» EXERCISE DETAILS
Select every line holding the word "overall" and copy it.

» EXCERPTED DATA
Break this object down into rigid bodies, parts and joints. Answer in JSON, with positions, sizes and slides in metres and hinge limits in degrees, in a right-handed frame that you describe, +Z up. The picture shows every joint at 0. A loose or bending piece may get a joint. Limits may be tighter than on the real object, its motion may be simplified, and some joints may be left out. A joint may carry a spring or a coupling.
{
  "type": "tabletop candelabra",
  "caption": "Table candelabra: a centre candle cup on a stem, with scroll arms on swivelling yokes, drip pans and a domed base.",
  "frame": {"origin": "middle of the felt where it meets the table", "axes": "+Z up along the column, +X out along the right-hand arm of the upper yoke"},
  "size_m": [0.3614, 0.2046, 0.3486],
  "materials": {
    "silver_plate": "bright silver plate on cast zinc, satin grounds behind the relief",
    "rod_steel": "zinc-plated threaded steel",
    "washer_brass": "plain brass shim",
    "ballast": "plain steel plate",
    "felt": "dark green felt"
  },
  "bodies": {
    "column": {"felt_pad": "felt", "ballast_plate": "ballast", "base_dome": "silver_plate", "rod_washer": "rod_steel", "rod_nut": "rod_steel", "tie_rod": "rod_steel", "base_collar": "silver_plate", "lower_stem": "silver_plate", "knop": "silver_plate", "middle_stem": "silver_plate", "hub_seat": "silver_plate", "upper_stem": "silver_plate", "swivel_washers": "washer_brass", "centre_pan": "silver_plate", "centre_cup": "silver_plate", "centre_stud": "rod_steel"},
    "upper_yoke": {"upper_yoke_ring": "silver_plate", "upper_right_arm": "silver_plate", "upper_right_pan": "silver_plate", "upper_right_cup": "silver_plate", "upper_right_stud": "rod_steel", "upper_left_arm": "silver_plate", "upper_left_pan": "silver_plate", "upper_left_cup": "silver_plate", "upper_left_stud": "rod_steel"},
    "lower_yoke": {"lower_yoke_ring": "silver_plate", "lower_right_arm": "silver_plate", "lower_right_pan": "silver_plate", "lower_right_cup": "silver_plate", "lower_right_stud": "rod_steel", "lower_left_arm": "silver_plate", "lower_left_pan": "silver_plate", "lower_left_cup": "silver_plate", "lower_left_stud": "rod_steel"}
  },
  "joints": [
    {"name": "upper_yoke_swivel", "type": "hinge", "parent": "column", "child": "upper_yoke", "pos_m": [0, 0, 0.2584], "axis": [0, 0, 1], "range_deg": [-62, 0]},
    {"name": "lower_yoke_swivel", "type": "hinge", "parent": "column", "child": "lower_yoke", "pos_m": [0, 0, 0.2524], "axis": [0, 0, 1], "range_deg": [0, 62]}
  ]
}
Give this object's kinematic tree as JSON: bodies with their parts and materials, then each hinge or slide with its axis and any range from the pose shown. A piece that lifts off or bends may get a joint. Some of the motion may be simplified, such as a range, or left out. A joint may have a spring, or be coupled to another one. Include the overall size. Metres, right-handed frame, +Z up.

==

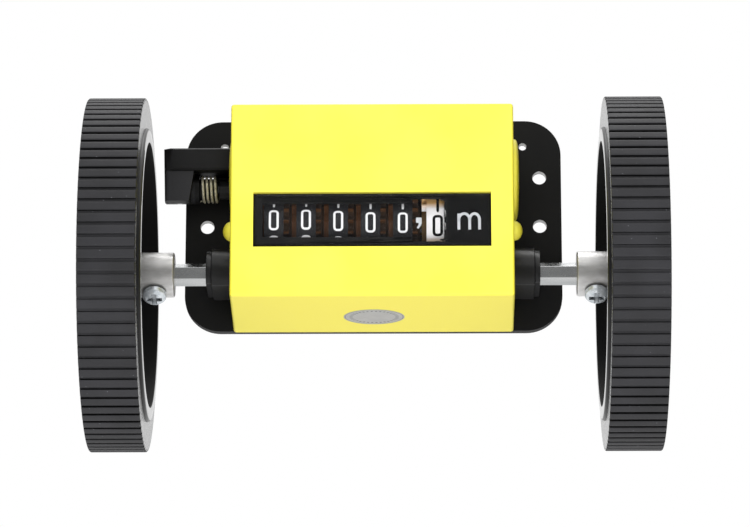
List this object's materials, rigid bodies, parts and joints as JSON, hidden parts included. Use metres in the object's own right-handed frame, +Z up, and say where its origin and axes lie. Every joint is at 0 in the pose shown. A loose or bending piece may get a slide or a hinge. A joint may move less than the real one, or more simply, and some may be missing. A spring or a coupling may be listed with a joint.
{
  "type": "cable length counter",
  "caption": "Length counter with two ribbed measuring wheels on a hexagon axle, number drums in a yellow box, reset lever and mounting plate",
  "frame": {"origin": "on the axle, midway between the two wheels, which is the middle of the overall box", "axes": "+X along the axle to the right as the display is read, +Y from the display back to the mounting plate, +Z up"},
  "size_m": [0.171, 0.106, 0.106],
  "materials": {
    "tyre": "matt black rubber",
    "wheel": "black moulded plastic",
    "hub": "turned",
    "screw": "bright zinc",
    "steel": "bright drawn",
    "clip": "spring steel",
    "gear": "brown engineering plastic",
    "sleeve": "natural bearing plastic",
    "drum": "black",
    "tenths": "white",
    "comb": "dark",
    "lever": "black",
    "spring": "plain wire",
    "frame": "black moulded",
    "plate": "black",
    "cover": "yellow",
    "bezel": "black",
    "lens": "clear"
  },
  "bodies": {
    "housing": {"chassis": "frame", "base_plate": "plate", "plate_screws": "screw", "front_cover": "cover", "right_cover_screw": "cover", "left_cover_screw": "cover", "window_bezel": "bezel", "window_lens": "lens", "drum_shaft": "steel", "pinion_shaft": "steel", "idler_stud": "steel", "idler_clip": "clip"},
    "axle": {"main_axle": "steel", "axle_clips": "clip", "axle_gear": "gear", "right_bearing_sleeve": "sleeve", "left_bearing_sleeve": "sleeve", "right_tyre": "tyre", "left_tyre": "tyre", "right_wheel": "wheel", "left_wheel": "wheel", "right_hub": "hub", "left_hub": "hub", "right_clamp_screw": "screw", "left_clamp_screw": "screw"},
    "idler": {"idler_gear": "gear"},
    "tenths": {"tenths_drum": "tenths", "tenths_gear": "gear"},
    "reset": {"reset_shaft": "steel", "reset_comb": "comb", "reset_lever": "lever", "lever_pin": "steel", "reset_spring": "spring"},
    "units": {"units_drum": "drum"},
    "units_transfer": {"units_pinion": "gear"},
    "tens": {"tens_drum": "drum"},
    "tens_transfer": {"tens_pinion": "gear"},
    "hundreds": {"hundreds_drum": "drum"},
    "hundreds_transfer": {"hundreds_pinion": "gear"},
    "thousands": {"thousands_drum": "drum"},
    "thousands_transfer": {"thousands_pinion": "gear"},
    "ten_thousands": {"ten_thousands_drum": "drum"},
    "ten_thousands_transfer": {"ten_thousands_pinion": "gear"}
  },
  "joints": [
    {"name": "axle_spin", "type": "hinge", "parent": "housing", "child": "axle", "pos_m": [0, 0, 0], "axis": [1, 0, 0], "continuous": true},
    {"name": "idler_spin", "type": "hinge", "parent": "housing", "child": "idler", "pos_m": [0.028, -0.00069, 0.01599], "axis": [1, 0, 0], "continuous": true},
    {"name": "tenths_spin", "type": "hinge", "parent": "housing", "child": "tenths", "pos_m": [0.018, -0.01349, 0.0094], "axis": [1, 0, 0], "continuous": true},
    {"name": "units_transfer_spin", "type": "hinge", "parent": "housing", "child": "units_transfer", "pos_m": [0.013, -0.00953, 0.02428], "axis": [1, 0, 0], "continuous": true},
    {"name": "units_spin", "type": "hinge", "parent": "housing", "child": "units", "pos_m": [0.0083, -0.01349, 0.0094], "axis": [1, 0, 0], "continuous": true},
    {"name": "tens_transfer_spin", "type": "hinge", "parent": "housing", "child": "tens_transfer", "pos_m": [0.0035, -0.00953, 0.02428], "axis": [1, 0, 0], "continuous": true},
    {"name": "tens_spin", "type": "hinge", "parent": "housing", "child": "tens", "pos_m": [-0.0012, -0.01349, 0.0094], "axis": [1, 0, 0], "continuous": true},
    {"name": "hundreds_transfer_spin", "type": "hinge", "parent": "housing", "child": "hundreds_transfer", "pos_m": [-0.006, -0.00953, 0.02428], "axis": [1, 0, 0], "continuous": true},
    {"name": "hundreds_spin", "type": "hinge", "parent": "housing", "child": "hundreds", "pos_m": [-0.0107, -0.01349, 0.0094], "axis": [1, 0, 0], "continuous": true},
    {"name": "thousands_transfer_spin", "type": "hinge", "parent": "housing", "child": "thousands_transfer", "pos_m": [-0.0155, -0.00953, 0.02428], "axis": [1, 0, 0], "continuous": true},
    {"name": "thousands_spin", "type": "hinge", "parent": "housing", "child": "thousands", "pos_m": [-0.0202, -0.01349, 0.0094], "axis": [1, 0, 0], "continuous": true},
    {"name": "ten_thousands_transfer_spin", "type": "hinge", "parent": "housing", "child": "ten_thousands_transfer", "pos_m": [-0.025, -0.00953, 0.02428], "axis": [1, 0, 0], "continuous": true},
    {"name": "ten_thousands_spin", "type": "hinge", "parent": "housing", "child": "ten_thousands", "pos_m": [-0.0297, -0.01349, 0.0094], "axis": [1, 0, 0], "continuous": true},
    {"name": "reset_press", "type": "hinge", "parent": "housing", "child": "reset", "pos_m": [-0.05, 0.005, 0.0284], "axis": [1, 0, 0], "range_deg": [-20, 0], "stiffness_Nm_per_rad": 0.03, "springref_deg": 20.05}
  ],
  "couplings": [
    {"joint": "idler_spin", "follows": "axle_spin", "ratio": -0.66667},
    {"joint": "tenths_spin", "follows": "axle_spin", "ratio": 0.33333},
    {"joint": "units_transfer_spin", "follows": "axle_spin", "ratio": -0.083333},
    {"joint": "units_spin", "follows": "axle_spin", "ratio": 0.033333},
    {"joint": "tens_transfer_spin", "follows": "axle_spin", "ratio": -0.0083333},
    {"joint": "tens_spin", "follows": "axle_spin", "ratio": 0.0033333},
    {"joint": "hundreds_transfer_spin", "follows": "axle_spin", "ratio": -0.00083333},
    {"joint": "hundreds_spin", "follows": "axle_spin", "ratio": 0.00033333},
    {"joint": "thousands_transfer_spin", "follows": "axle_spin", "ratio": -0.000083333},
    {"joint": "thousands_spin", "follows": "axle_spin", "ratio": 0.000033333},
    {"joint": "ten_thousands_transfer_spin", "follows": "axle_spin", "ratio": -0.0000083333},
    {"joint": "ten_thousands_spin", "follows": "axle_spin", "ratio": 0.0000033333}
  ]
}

---

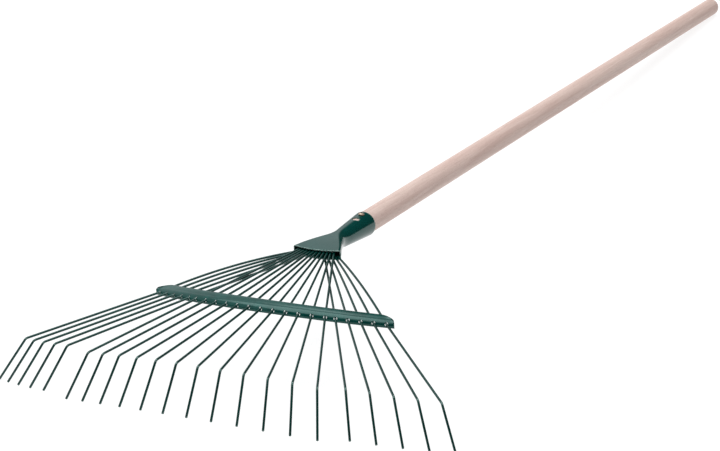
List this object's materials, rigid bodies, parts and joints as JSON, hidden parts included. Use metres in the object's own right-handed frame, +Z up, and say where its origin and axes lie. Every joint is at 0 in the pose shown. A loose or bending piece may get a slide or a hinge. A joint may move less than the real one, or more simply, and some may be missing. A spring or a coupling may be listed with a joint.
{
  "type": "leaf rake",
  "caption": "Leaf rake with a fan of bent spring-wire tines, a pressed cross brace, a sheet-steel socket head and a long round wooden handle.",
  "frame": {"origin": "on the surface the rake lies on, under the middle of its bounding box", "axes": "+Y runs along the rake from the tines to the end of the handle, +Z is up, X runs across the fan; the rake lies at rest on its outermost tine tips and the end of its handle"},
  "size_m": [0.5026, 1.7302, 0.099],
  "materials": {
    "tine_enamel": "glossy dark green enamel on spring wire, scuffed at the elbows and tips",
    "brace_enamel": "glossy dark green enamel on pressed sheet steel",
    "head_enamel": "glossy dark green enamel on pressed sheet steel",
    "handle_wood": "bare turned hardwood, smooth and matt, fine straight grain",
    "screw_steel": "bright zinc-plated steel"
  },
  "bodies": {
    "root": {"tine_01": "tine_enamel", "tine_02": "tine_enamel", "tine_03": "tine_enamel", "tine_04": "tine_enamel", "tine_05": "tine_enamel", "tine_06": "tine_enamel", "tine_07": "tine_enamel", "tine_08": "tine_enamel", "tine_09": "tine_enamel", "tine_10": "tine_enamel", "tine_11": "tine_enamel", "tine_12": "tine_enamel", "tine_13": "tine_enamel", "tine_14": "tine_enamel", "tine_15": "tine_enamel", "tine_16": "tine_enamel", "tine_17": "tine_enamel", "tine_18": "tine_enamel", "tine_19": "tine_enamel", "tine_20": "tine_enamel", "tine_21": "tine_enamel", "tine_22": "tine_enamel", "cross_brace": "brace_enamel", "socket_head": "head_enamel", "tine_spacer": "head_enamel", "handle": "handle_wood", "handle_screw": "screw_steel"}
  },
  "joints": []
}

» TASK RESULT
Give this object's kinematic tree as JSON: bodies with their parts and materials, then each hinge or slide with its axis and any range from the pose shown. A piece that lifts off or bends may get a joint. Some of the motion may be simplified, such as a range, or left out. A joint may have a spring, or be coupled to another one. Include the overall size. Metres, right-handed frame, +Z up.
  "frame": {"origin": "on the axle, midway between the two wheels, which is the middle of the overall box", "axes": "+X along the axle to the right as the display is read, +Y from the display back to the mounting plate, +Z up"},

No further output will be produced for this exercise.